Repeat the full listing, word for word.

**** Input records ****

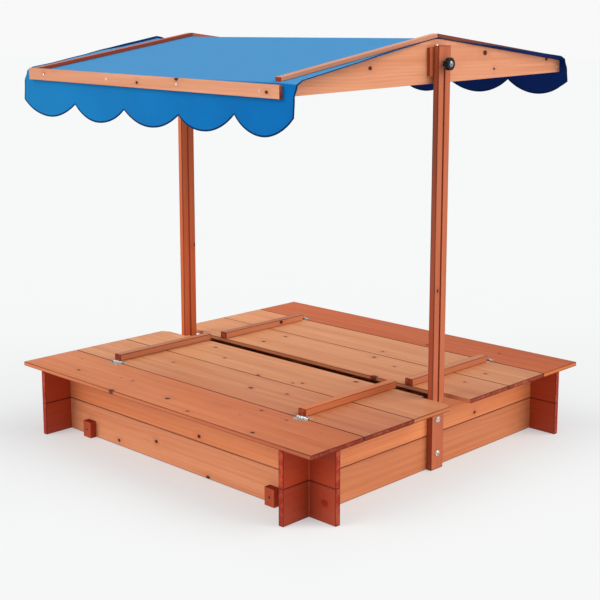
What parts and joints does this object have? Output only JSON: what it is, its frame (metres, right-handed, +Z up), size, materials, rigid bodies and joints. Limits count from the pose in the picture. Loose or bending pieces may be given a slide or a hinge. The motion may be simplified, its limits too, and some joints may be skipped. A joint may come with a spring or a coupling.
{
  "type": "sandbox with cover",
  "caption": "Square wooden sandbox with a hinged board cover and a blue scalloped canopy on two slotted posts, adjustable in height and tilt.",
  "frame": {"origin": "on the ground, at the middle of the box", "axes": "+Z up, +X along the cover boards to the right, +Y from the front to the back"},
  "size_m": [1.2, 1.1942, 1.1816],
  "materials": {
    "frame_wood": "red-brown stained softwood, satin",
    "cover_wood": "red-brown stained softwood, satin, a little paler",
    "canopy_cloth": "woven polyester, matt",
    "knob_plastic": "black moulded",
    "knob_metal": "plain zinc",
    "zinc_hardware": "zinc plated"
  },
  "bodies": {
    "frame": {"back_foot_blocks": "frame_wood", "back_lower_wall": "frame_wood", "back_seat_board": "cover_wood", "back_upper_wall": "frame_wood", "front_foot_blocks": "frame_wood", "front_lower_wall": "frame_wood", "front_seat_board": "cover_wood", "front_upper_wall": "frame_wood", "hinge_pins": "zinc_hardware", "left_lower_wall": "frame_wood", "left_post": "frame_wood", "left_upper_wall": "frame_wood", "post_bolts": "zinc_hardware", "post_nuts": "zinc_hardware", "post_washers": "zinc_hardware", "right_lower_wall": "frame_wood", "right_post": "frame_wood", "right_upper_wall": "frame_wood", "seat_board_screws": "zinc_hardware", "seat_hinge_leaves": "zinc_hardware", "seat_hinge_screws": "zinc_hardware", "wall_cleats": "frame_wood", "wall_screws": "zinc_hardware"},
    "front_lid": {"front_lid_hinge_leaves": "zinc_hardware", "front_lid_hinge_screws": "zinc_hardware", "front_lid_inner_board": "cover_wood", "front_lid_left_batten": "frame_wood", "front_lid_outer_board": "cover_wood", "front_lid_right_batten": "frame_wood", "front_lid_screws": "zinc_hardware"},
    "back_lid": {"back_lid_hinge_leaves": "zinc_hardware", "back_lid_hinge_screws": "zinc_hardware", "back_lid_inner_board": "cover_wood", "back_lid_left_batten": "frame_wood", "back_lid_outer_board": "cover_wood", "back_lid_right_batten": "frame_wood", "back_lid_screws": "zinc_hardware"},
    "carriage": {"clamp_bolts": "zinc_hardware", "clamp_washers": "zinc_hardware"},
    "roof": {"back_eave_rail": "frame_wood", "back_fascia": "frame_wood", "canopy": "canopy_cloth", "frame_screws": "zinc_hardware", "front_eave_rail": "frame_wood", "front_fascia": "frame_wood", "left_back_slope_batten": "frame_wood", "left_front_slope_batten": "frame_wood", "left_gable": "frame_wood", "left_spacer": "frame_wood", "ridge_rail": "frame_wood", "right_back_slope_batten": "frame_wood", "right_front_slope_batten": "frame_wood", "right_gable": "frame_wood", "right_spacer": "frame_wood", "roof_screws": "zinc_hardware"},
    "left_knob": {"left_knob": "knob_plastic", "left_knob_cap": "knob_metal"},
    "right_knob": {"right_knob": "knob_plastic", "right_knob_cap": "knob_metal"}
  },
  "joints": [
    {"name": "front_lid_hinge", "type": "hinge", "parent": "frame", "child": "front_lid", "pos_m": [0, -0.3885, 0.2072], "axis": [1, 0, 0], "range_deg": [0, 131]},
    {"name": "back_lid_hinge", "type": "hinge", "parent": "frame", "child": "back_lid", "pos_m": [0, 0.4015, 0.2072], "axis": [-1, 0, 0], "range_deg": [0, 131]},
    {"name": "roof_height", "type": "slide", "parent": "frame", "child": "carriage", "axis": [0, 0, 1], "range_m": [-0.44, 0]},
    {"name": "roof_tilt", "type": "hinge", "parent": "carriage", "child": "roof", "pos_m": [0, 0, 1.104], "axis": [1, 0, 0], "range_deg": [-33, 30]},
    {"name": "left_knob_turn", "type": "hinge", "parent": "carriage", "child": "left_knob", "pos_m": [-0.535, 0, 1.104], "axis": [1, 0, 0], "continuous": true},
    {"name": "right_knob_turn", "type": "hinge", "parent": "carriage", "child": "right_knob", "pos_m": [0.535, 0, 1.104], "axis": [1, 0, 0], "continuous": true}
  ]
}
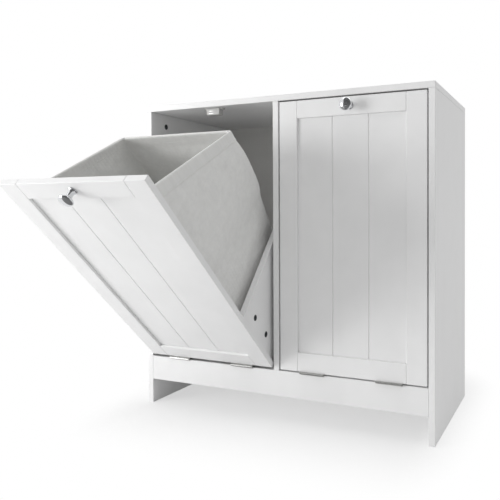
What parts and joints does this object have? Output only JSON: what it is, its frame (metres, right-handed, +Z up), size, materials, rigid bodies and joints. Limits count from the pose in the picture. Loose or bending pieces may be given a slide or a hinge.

****

— Result —
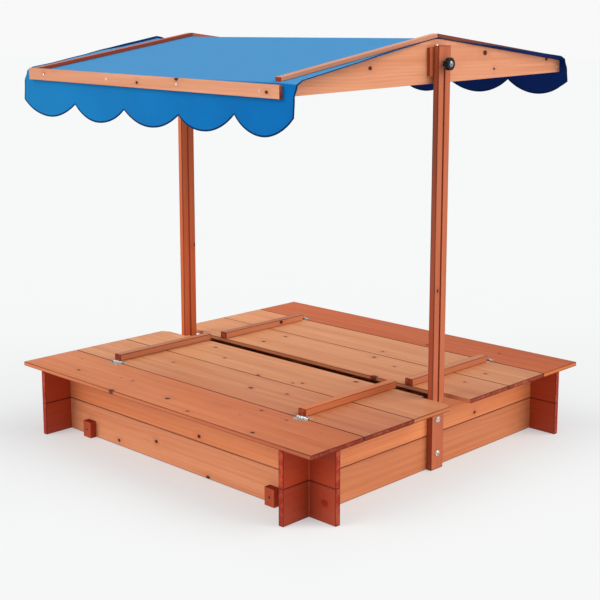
What parts and joints does this object have? Output only JSON: what it is, its frame (metres, right-handed, +Z up), size, materials, rigid bodies and joints. Limits count from the pose in the picture. Loose or bending pieces may be given a slide or a hinge. The motion may be simplified, its limits too, and some joints may be skipped. A joint may come with a spring or a coupling.
{
  "type": "sandbox with cover",
  "caption": "Square wooden sandbox with a hinged board cover and a blue scalloped canopy on two slotted posts, adjustable in height and tilt.",
  "frame": {"origin": "on the ground, at the middle of the box", "axes": "+Z up, +X along the cover boards to the right, +Y from the front to the back"},
  "size_m": [1.2, 1.1942, 1.1816],
  "materials": {
    "frame_wood": "red-brown stained softwood, satin",
    "cover_wood": "red-brown stained softwood, satin, a little paler",
    "canopy_cloth": "woven polyester, matt",
    "knob_plastic": "black moulded",
    "knob_metal": "plain zinc",
    "zinc_hardware": "zinc plated"
  },
  "bodies": {
    "frame": {"back_foot_blocks": "frame_wood", "back_lower_wall": "frame_wood", "back_seat_board": "cover_wood", "back_upper_wall": "frame_wood", "front_foot_blocks": "frame_wood", "front_lower_wall": "frame_wood", "front_seat_board": "cover_wood", "front_upper_wall": "frame_wood", "hinge_pins": "zinc_hardware", "left_lower_wall": "frame_wood", "left_post": "frame_wood", "left_upper_wall": "frame_wood", "post_bolts": "zinc_hardware", "post_nuts": "zinc_hardware", "post_washers": "zinc_hardware", "right_lower_wall": "frame_wood", "right_post": "frame_wood", "right_upper_wall": "frame_wood", "seat_board_screws": "zinc_hardware", "seat_hinge_leaves": "zinc_hardware", "seat_hinge_screws": "zinc_hardware", "wall_cleats": "frame_wood", "wall_screws": "zinc_hardware"},
    "front_lid": {"front_lid_hinge_leaves": "zinc_hardware", "front_lid_hinge_screws": "zinc_hardware", "front_lid_inner_board": "cover_wood", "front_lid_left_batten": "frame_wood", "front_lid_outer_board": "cover_wood", "front_lid_right_batten": "frame_wood", "front_lid_screws": "zinc_hardware"},
    "back_lid": {"back_lid_hinge_leaves": "zinc_hardware", "back_lid_hinge_screws": "zinc_hardware", "back_lid_inner_board": "cover_wood", "back_lid_left_batten": "frame_wood", "back_lid_outer_board": "cover_wood", "back_lid_right_batten": "frame_wood", "back_lid_screws": "zinc_hardware"},
    "carriage": {"clamp_bolts": "zinc_hardware", "clamp_washers": "zinc_hardware"},
    "roof": {"back_eave_rail": "frame_wood", "back_fascia": "frame_wood", "canopy": "canopy_cloth", "frame_screws": "zinc_hardware", "front_eave_rail": "frame_wood", "front_fascia": "frame_wood", "left_back_slope_batten": "frame_wood", "left_front_slope_batten": "frame_wood", "left_gable": "frame_wood", "left_spacer": "frame_wood", "ridge_rail": "frame_wood", "right_back_slope_batten": "frame_wood", "right_front_slope_batten": "frame_wood", "right_gable": "frame_wood", "right_spacer": "frame_wood", "roof_screws": "zinc_hardware"},
    "left_knob": {"left_knob": "knob_plastic", "left_knob_cap": "knob_metal"},
    "right_knob": {"right_knob": "knob_plastic", "right_knob_cap": "knob_metal"}
  },
  "joints": [
    {"name": "front_lid_hinge", "type": "hinge", "parent": "frame", "child": "front_lid", "pos_m": [0, -0.3885, 0.2072], "axis": [1, 0, 0], "range_deg": [0, 131]},
    {"name": "back_lid_hinge", "type": "hinge", "parent": "frame", "child": "back_lid", "pos_m": [0, 0.4015, 0.2072], "axis": [-1, 0, 0], "range_deg": [0, 131]},
    {"name": "roof_height", "type": "slide", "parent": "frame", "child": "carriage", "axis": [0, 0, 1], "range_m": [-0.44, 0]},
    {"name": "roof_tilt", "type": "hinge", "parent": "carriage", "child": "roof", "pos_m": [0, 0, 1.104], "axis": [1, 0, 0], "range_deg": [-33, 30]},
    {"name": "left_knob_turn", "type": "hinge", "parent": "carriage", "child": "left_knob", "pos_m": [-0.535, 0, 1.104], "axis": [1, 0, 0], "continuous": true},
    {"name": "right_knob_turn", "type": "hinge", "parent": "carriage", "child": "right_knob", "pos_m": [0.535, 0, 1.104], "axis": [1, 0, 0], "continuous": true}
  ]
}
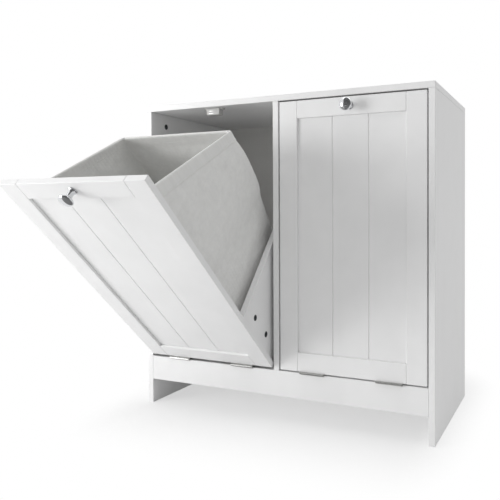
What parts and joints does this object have? Output only JSON: what it is, its frame (metres, right-handed, +Z up), size, materials, rigid bodies and joints. Limits count from the pose in the picture. Loose or bending pieces may be given a slide or a hinge.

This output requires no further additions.